Monday, December 15, 2008

Google and Lessig on Net Neutrality

Is Google changing its tune on net neutrality? The Wall Stree Journals seems to be so so suggesting in a widely linked and discussed artcicle:

Here's a taste...According to WSJ:
Google Inc. has approached major cable and phone companies that carry Internet traffic with a proposal to create a fast lane for its own content, according to documents reviewed by The Wall Street Journal. Google has traditionally been one of the loudest advocates of equal network access for all content providers.
...

The developments could test Mr. Obama's professed commitment to network neutrality. "The Internet is perhaps the most open network in history, and we have to keep it that way," he told Google employees a year ago at the company's Mountain View, Calif., campus. "I will take a back seat to no one in my commitment to network neutrality."
[Barack Obama]

Barack Obama

But Lawrence Lessig, an Internet law professor at Stanford University and an influential proponent of network neutrality, recently shifted gears by saying at a conference that content providers should be able to pay for faster service.
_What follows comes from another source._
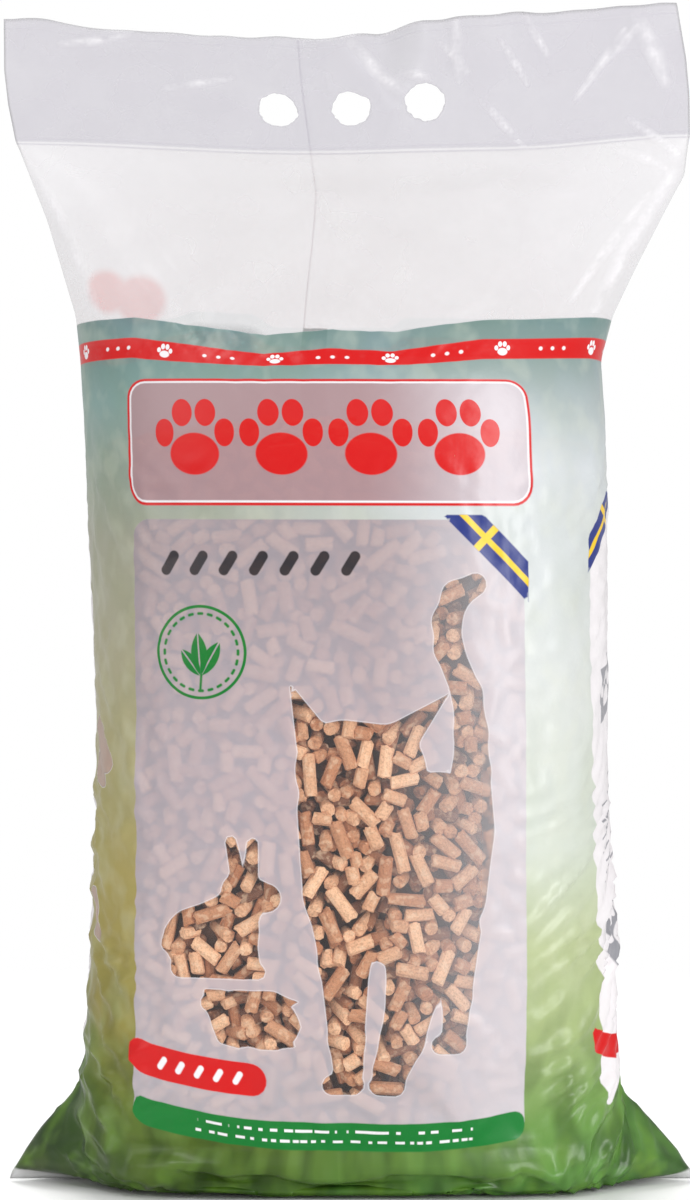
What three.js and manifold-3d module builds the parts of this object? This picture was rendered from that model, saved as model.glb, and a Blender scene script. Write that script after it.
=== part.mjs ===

Mr. Lessig, who has known President-elect Barack Obama since their days teaching law at the University of Chicago, has been mentioned as a candidate to head the Federal Communications Commission, which regulates the telecommunications industry.

Is the Internet going to become more and more like cable and pay TV?

PS - UPDATE: Google's answer to this can be found here.

HK

1 comment:

  1. It would be unusual, if Lessig took the post, as he's JUST accepted a new post at harvard university. I doubt he'd have accepted the post (which he made public on SAturday) if he felt he was still in the running for a White House appointment.